__Data extract__.

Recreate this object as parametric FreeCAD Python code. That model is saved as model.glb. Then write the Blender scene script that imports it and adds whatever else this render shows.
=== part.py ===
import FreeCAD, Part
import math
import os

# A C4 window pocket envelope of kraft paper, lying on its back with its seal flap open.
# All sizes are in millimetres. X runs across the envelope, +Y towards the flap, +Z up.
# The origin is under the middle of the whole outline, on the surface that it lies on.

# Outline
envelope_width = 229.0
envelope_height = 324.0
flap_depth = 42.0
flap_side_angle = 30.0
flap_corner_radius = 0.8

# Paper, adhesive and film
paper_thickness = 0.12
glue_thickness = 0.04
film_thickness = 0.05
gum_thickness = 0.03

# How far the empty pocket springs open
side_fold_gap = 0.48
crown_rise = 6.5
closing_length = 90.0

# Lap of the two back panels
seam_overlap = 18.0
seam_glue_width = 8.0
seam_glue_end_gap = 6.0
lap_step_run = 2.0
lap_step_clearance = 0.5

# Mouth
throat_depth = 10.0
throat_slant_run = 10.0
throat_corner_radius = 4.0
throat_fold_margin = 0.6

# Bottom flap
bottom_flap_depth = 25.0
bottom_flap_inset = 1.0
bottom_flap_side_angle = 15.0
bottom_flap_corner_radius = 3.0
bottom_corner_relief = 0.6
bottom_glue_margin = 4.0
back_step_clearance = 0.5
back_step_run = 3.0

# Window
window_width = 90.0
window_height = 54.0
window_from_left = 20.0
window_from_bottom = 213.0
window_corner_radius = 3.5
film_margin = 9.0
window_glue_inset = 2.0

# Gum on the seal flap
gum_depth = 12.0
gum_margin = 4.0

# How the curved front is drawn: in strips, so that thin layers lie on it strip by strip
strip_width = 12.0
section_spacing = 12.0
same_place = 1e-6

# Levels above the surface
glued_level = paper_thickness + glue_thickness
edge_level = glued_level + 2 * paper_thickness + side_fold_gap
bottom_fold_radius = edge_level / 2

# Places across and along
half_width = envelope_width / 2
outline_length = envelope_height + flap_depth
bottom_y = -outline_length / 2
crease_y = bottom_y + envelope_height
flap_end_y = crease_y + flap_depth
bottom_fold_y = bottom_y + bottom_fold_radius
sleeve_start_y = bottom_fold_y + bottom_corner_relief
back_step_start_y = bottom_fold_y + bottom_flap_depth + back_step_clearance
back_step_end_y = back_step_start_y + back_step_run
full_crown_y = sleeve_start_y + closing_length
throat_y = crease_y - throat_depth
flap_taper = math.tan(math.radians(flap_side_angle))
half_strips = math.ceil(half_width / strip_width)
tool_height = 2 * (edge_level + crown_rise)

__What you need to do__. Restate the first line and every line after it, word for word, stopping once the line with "closing_length = 90.0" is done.

__Answer for this exercise__.
Recreate this object as parametric FreeCAD Python code. That model is saved as model.glb. Then write the Blender scene script that imports it and adds whatever else this render shows.
=== part.py ===
import FreeCAD, Part
import math
import os

# A C4 window pocket envelope of kraft paper, lying on its back with its seal flap open.
# All sizes are in millimetres. X runs across the envelope, +Y towards the flap, +Z up.
# The origin is under the middle of the whole outline, on the surface that it lies on.

# Outline
envelope_width = 229.0
envelope_height = 324.0
flap_depth = 42.0
flap_side_angle = 30.0
flap_corner_radius = 0.8

# Paper, adhesive and film
paper_thickness = 0.12
glue_thickness = 0.04
film_thickness = 0.05
gum_thickness = 0.03

# How far the empty pocket springs open
side_fold_gap = 0.48
crown_rise = 6.5
closing_length = 90.0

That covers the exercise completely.